La llegada de Suárez demostró que la transición española no fue el resultado de la muerte de Franco ni de la sucesión del Rey, sino de un proceso estratégico, profundamente político y cuidadosamente ejecutado. La democracia aún no existía plenamente, pero la maquinaria del régimen comenzaba a transformarse desde adentro. Suárez había puesto en marcha un método que requería paciencia, habilidad y audacia: desmontar un régimen autoritario con sus propias leyes y con la cooperación tácita de quienes lo habían sostenido durante décadas, para abrir finalmente un camino hacia un sistema democrático que, aunque incompleto en sus primeros pasos, se encontraba ya en construcción.
El régimen votó su propia disolución
La Ley para la Reforma Política representa el punto culminante de un proceso cuidadosamente planificado por Adolfo Suárez y su equipo: la primera herramienta jurídica que permitiría a España dejar atrás el franquismo sin derramamiento de sangre ni enfrentamientos abiertos con los sectores inmovilistas del régimen. Lo extraordinario de esta ley no estaba en su contenido técnico, aunque fue innovadora en términos legales, sino en su paradoja histórica: las instituciones del franquismo votaban, de manera consciente, su propia desaparición. Era un acto de autoliquidación regulada, una reforma desde dentro, concebida para que la transición se produjera en términos de legalidad y estabilidad institucional.
El proceso comenzó con un cálculo político minucioso. Las Cortes franquistas, todavía compuestas por procuradores designados según los principios de la dictadura, tenían que aprobar una norma que transformara radicalmente el sistema que representaban. Suárez comprendió que la única manera de asegurar el éxito era presentar la ley como un mecanismo que ofreciera continuidad formal, garantizando a los conservadores que la reforma no significaría un colapso del Estado ni una purga inmediata de sus miembros. De este modo, la aprobación del texto fue posible gracias a un delicado equilibrio: permitía el cambio, pero sin amenazar directamente a quienes aún detentaban poder.
La redacción de la ley, a cargo de Torcuato Fernández-Miranda, presidente de las Cortes, fue un ejemplo de ingenio jurídico y política de alto riesgo. La norma establecía la legalidad de la elección de nuevas instituciones, la convocatoria de elecciones libres y la habilitación de un marco legal para partidos políticos y sindicatos. Cada palabra fue calibrada para ofrecer garantías a los inmovilistas, pero al mismo tiempo abrir la puerta a la pluralidad democrática. Era una ley de transición que, más que romper de manera abrupta con el pasado, transformaba el régimen paso a paso, asegurando que las estructuras básicas del Estado continuaran funcionando mientras se construía un sistema nuevo.

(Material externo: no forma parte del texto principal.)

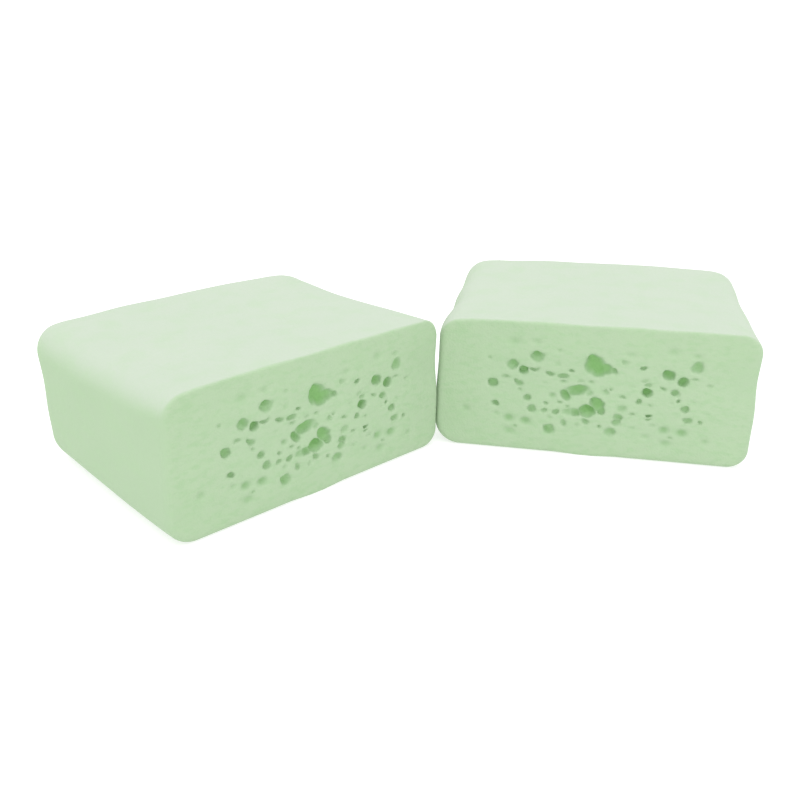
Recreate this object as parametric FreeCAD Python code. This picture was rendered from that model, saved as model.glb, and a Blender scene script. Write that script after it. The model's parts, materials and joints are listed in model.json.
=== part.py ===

El apoyo a la ley dentro de las Cortes no fue un trámite automático. Las fuerzas conservadoras evaluaban con desconfianza cada giro del proceso. La presión del Rey y del presidente Suárez, combinada con la evidencia de que la sociedad española estaba movilizada y que la presión internacional sobre la apertura política era creciente, terminó inclinando la balanza. Cuando la votación se realizó, los procuradores franquistas aprobaron la ley, conscientes de que estaban respaldando una reforma que, en la práctica, pondría fin a su monopolio sobre el poder. Era la primera vez en la historia reciente de España que un régimen autoritario utilizaba sus propias instituciones para legislar su obsolescencia.

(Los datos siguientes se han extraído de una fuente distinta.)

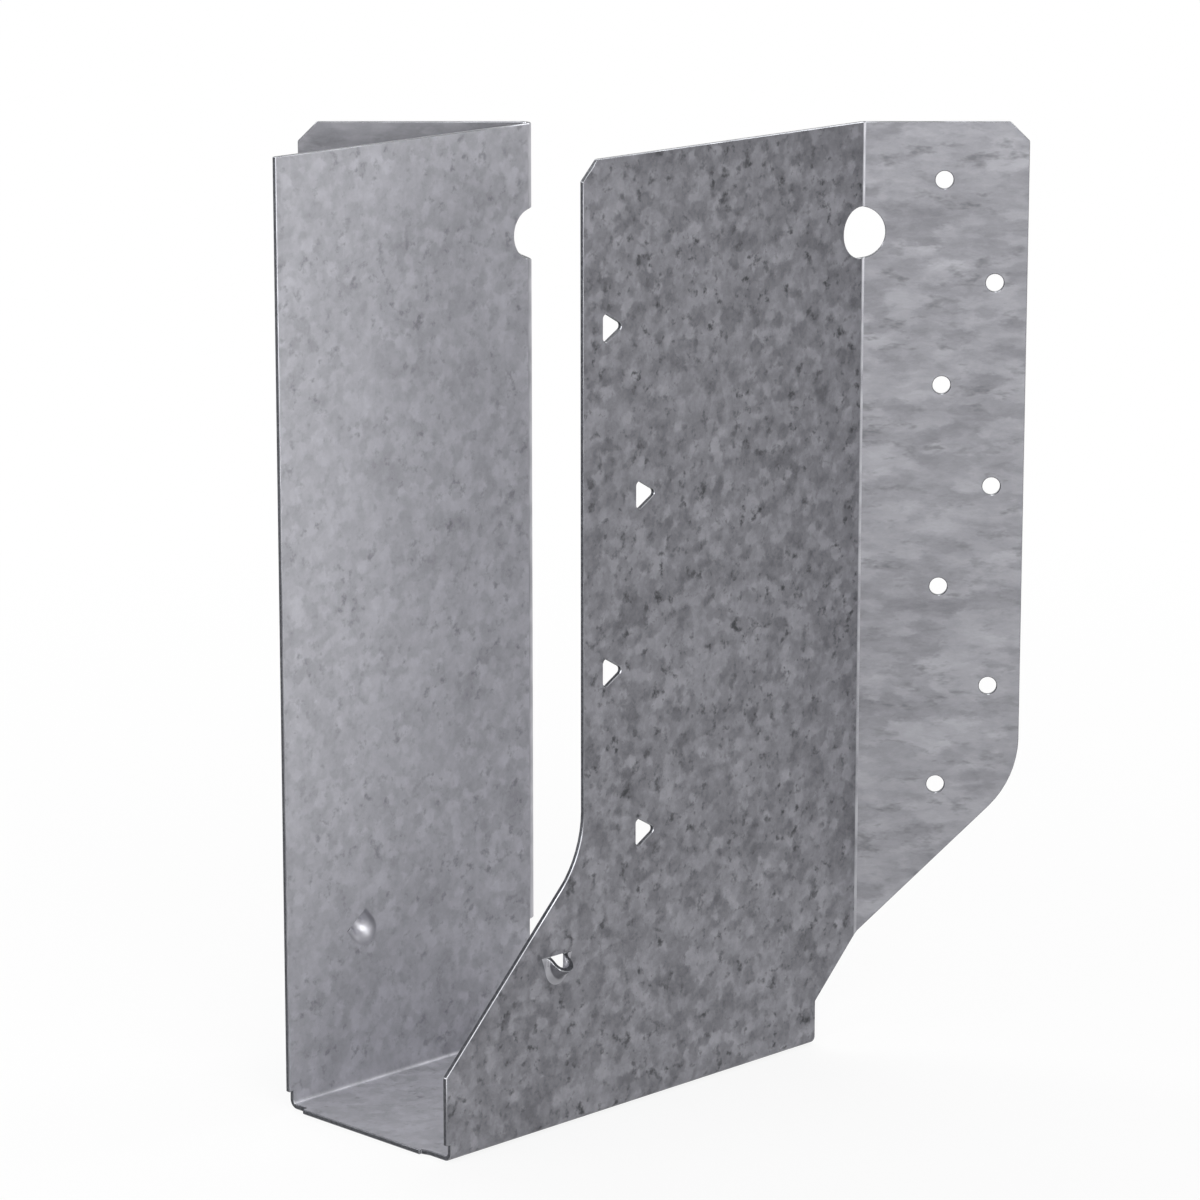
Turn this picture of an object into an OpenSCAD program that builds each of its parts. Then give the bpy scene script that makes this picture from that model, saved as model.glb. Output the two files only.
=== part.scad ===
// Skewed face-mount joist hanger, one strip of galvanised sheet steel.
// The strip is folded into a U that carries the joist, and its two ends are folded out into nailing flanges.
// +X runs along the header's face, +Y points into the header and +Z is up.
// The origin is on the header's face, where the joist's centreline meets it, level with the seat's underside.

/* [Sheet] */
// Thickness of the sheet
sheet_t = 1.2; // [0.8:0.1:1.6]
// Inside radius of the folds between the seat and the side plates
seat_bend_r = 1; // [0.4:0.1:2]
// Inside radius of the fold that opens out into the near flange
open_bend_r = 1; // [0.4:0.1:2]
// Inside radius of the fold that turns back into the far flange
sharp_bend_r = 1.5; // [0.8:0.1:2]

/* [Pocket] */
// Clear width for the joist
pocket_w = 54.2; // [42:0.2:66]
// Height from the underside of the seat to the top edges
height = 231.5; // [215:0.5:280]
// Angle that the joist turns away from square to the header
skew = 45; // [38:1:48]
// Distance of the front edge from the header's face, along the joist's centreline
reach = 114.9; // [112:0.1:140]
// Setback of the seat and lower corners from the header's face, along the joist
back_gap = 14.9; // [11:0.1:18]

/* [Near side plate] */
// Width of the near plate's upper part, from where its inner face meets the header
upper_w = 96.7; // [90:0.1:104]
// Height of the corner where the slanted edge meets the front edge
nose_h = 21; // [16:0.5:28]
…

El paso decisivo, sin embargo, no fue solo interno. El referéndum convocado para el 15 de diciembre de 1976 convirtió la reforma en un acto de soberanía popular. Aunque todavía existían restricciones y limitaciones en la libertad política, la participación ciudadana fue masiva y el apoyo al “sí” abrumador. Este acto vinculante de la sociedad española transformó lo que había sido una maniobra legal y política en una legitimidad democrática tangible, aunque incipiente, que marcó el inicio de un verdadero proceso de transición. La Ley para la Reforma Política no creó inmediatamente la democracia, pero sí estableció las condiciones legales, políticas y simbólicas para que ésta pudiera desarrollarse.
El proceso de reforma fue, además, una demostración de que la democracia no llega automáticamente con la muerte de un dictador. España, al igual que otras transiciones históricas, necesitó de actores estratégicos capaces de maniobrar dentro de las estructuras existentes, de un liderazgo decidido a negociar con todos los sectores implicados y de una sociedad dispuesta a aceptar cambios graduales sin perder de vista la meta final. La Ley para la Reforma Política consolidó esa lección: la transición democrática no se produce por la ausencia del poder autoritario, sino por la transformación de sus mecanismos desde adentro, con participación y consentimiento social.
En definitiva, la aprobación de la Ley y su confirmación en referéndum demostraron que la democracia española no nació el 20 de noviembre de 1975, sino que fue el resultado de un proceso deliberado, pactado y estratégico que abrió la puerta a libertades políticas, elecciones libres y pluralidad, estableciendo así la base sobre la que se construiría la Constitución de 1978 y el sistema democrático que conocemos hoy. La muerte de Franco había sido solo el punto de partida; la verdadera transición comenzó con la ley que permitió al régimen franquista legislar su propia disolución.
En consecuencia, afirmar que la democracia llegó a España el 20 de noviembre de 1975 es un error de perspectiva histórica. Ese día fue el punto de partida de un camino largo y complejo. La verdadera democracia comenzó a gestarse cuando se abrieron canales legales para la participación ciudadana, cuando las instituciones franquistas aceptaron su propia transformación y cuando la sociedad española pudo expresar su voluntad en un marco regulado. Ese proceso, aunque exitoso en términos históricos, nunca fue lineal ni completo; estuvo siempre mediado por pactos, negociaciones y compromisos entre actores con intereses muchas veces enfrentados.
La democracia española nació así, de manera gradual, cuidadosamente negociada y siempre inacabada, mucho después del 20 de noviembre de 1975.